### WHAT TO DO
Extract the complete listing and output it unchanged.

### SUPPLIED DATA
[START]
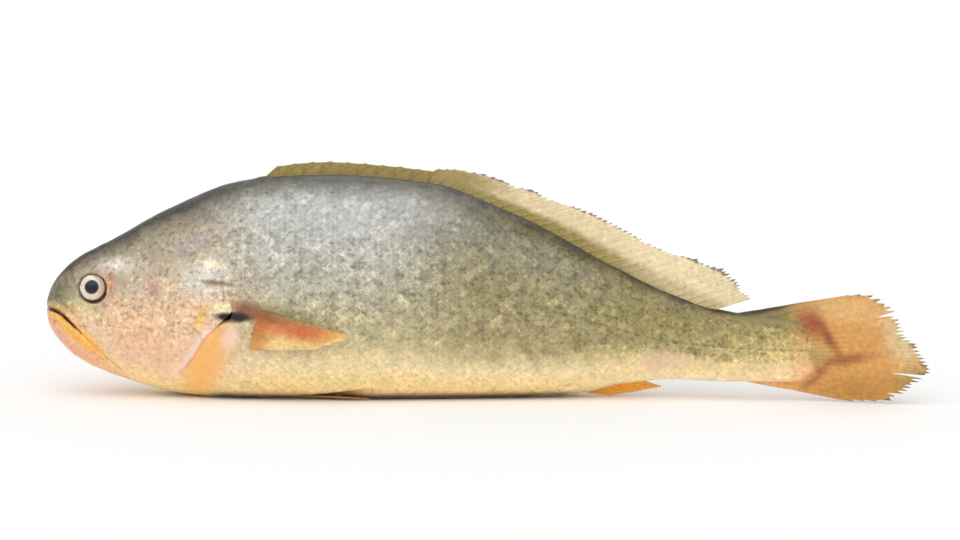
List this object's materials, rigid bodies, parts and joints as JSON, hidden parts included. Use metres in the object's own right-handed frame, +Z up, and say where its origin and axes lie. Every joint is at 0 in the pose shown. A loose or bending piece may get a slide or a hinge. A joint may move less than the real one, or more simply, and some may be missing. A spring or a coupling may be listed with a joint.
{
  "type": "whole raw fish",
  "caption": "Whole raw croaker-type fish for a fish counter or kitchen, resting upright on its belly with fins folded and tail swung gently to one side.",
  "frame": {"origin": "centre of the footprint, on the surface that the belly rests on", "axes": "+Z up; the snout points to -X and the tail to +X; the fish's left flank faces -Y"},
  "size_m": [0.3498, 0.0584, 0.0932],
  "materials": {
    "skin": "wet scaled skin",
    "jaw": "wet smooth skin",
    "gill_cover": "wet smooth skin over a thin bone plate",
    "eye": "wet clear cornea over a silver iris",
    "dorsal_fin": "damp thin web on fine rays",
    "fin": "damp thin web on fine rays"
  },
  "bodies": {
    "root": {"body": "skin", "lower_jaw": "jaw", "left_eye": "eye", "right_eye": "eye", "left_gill_cover": "gill_cover", "right_gill_cover": "gill_cover", "spiny_dorsal_fin": "dorsal_fin", "soft_dorsal_fin": "dorsal_fin", "anal_fin": "fin", "tail_fin": "fin", "left_pectoral_fin": "fin", "right_pectoral_fin": "fin", "left_pelvic_fin": "fin", "right_pelvic_fin": "fin"}
  },
  "joints": []
}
[END]
### FULL RESPONSE
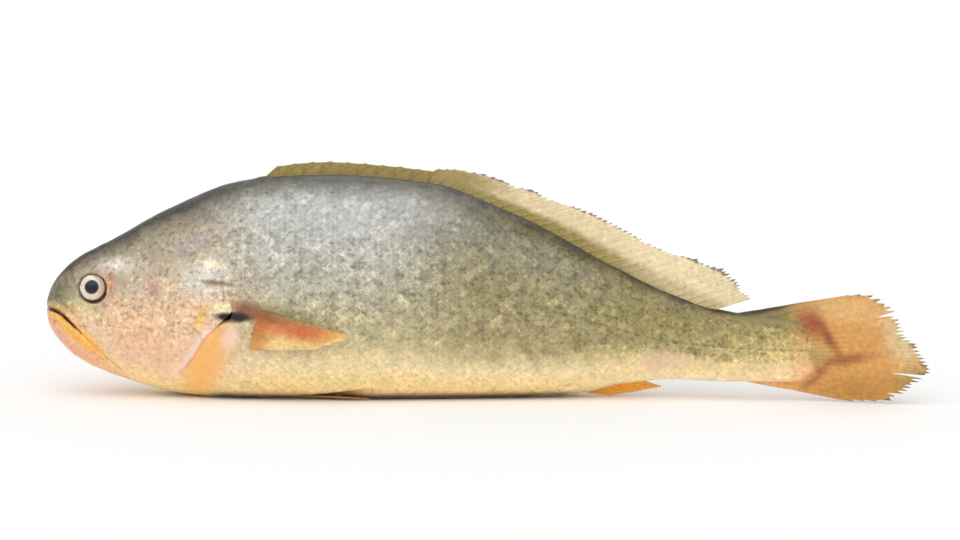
List this object's materials, rigid bodies, parts and joints as JSON, hidden parts included. Use metres in the object's own right-handed frame, +Z up, and say where its origin and axes lie. Every joint is at 0 in the pose shown. A loose or bending piece may get a slide or a hinge. A joint may move less than the real one, or more simply, and some may be missing. A spring or a coupling may be listed with a joint.
{
  "type": "whole raw fish",
  "caption": "Whole raw croaker-type fish for a fish counter or kitchen, resting upright on its belly with fins folded and tail swung gently to one side.",
  "frame": {"origin": "centre of the footprint, on the surface that the belly rests on", "axes": "+Z up; the snout points to -X and the tail to +X; the fish's left flank faces -Y"},
  "size_m": [0.3498, 0.0584, 0.0932],
  "materials": {
    "skin": "wet scaled skin",
    "jaw": "wet smooth skin",
    "gill_cover": "wet smooth skin over a thin bone plate",
    "eye": "wet clear cornea over a silver iris",
    "dorsal_fin": "damp thin web on fine rays",
    "fin": "damp thin web on fine rays"
  },
  "bodies": {
    "root": {"body": "skin", "lower_jaw": "jaw", "left_eye": "eye", "right_eye": "eye", "left_gill_cover": "gill_cover", "right_gill_cover": "gill_cover", "spiny_dorsal_fin": "dorsal_fin", "soft_dorsal_fin": "dorsal_fin", "anal_fin": "fin", "tail_fin": "fin", "left_pectoral_fin": "fin", "right_pectoral_fin": "fin", "left_pelvic_fin": "fin", "right_pelvic_fin": "fin"}
  },
  "joints": []
}